4 Pabda(Omlock) fish
250 grams Poppy seeds
1 teaspoon Kalonji (Onion Nigella Seeds)
4 Green Chillies, slit
1 Onion chopped finely
1 tsp ginger garlic paste
1 cup Mustard oil
1 teaspoon Turmeric powder (Haldi)
Salt, to taste
Coriander leaf for garnish

Directions for Posto Pabda (Bengali Fish Curry In Poppy Seeds Paste)

  1. To prepare Posto Pabda Recipe, soak khus khus overnight or for minimum 2-3 hours in water. Prepare with all the other ingredients as well.

2. Drain the water and collect the khus khus in a Mixer jar and grind to make a fine paste. Keep aside.

3. Clean and wash the fishes well. Drain water nicely and coat the fishes with turmeric powder and keep aside. The fish is cooked whole, hence do not make pieces.

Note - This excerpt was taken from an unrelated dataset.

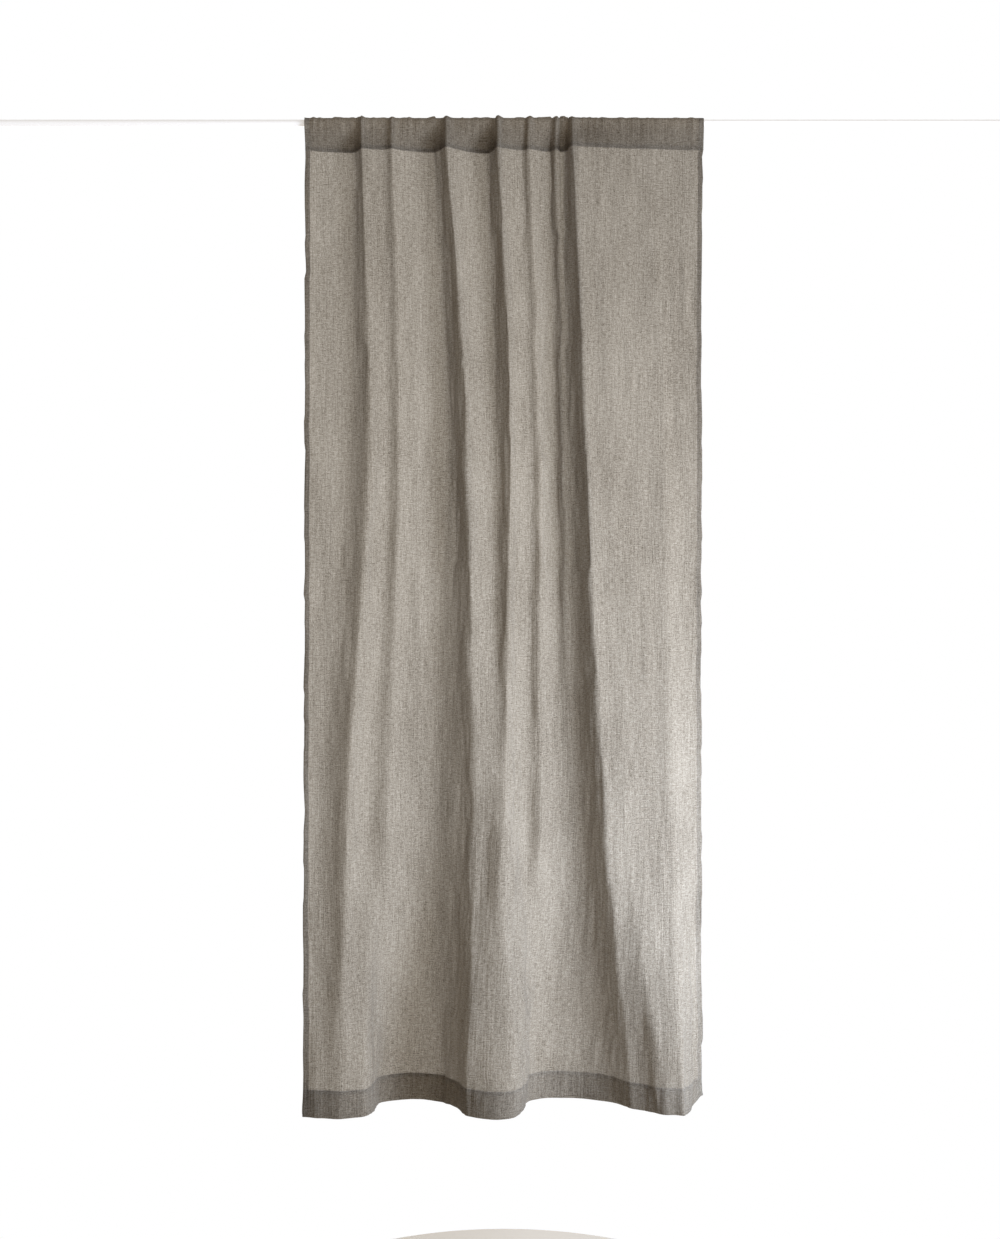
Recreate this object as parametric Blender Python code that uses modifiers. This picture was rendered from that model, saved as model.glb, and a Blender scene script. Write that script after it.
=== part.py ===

4. Heat 1/2 cup of mustard oil in a Wok/Kadai, now add the fishes gently and fry till golden in color.

If the oil reduces, you can add more from sides.

5. When the fishes are golden in color, remove carefully from wok and keep aside.

6. In another pan add oil add onion seed, ginger garlic paste add onion add some salt and fry it until it removes oil from it then add the khus khus paste in the wok and gently stir in.

7. You may add a little water from the sides if the paste is too thick. Season the curry with salt and add green chillies as well.

8. Allow the curry to come to boil, and then cook for 7-8 minutes on a low flame and lid closed. Do not stir much at this stage.

9. Turn off the gas and pour in a tablespoon of raw mustard oil on top of Posto Pabda Curry Recipe for a rustic flavor and sprinkle some coriander leaf and serve hot with plain steamed rice.